There seems to be a presumption that the right to free speech or to worship freely can be turned off just based on what someone thinks about a particular utterance..

It’s a standard none of us can meet.   The Bible says, let him who is without sin cast the first stone.  Of course, that only slowed Jesus’ pursuers for a little while.

But we do need a means of accountability for black leadership. Folks who get made by media coverage, invariably fall on that same sword.

But the measure needs to be what people have done, as opposed to what they say.

That’s why our annual reports on the State of Black Business are so useful, because they give some metrics for evaluating the impact of policies and advocacy at the local and state level based on data instead of personalities.

A reporter evaluating Rev. Jackson’s announcement that he would start a campaign in Indianapolis called  for information to compare the city with other metropolitan areas.

We in the Coalition for Fair Employment in Silicon Valley had experience with such a campaign a decade ago when we sought to raise the visibility of the lack of equal opportunity in high tech companies.  We got the attention we sought when 600 folks filled a church to hear Rev. Jackson speech, but the next day he met with some of the high tech CEOs and they never dealt with the heads of the local organizations again. For a few years, they funded a conference for Rev. Jackson modelled on his Wall Street Project, but the actual number of blacks in high technology there and nationallly declined.

We got more results on a policy level by dealing with membership-based national organizations such as the NAACP, Urban League, AFL-CIO and IEEE-USA to prevent the increase in the H1-B guest worker visas.
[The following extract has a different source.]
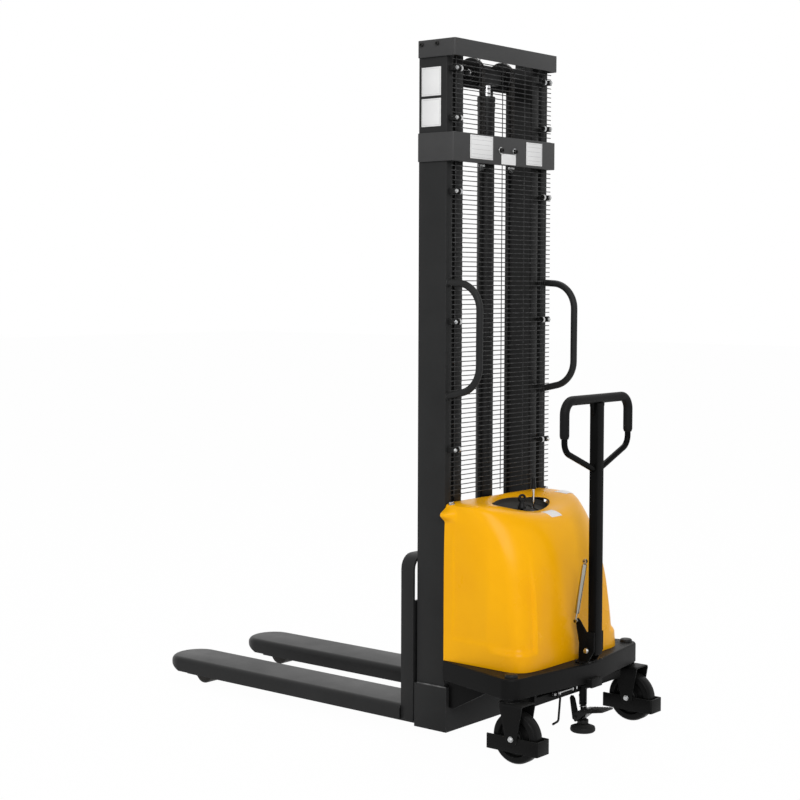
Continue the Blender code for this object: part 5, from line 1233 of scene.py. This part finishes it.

On the plus side, Rev. Jackson came to San Francisco last summer for a rally to counteract a wave of street violence.    The visit helped local ministers gain credibility with the young men and we experienced a period of nine months with no shootings at all.

Dr. Manning Marable has posited that the ‘messiah complex” has been a factor in the diminishing returns from the civil rights movement over the past 40 years.  An incorrect reading of the life of figures like Dr. Martin Luther King Jr. and Malcolm X propose that their personal magnetism was decisive, when it was actually the grassroots, faceless folks behind them that gave their messages real meaning.

We need not replace religious “messiahs” with political “messiahs”, but keep focused on what Frederick Douglass called our “permanent interests” and how each African-American must take a role in achieving those goals daily.

Let’s’ talk about that instead of about people.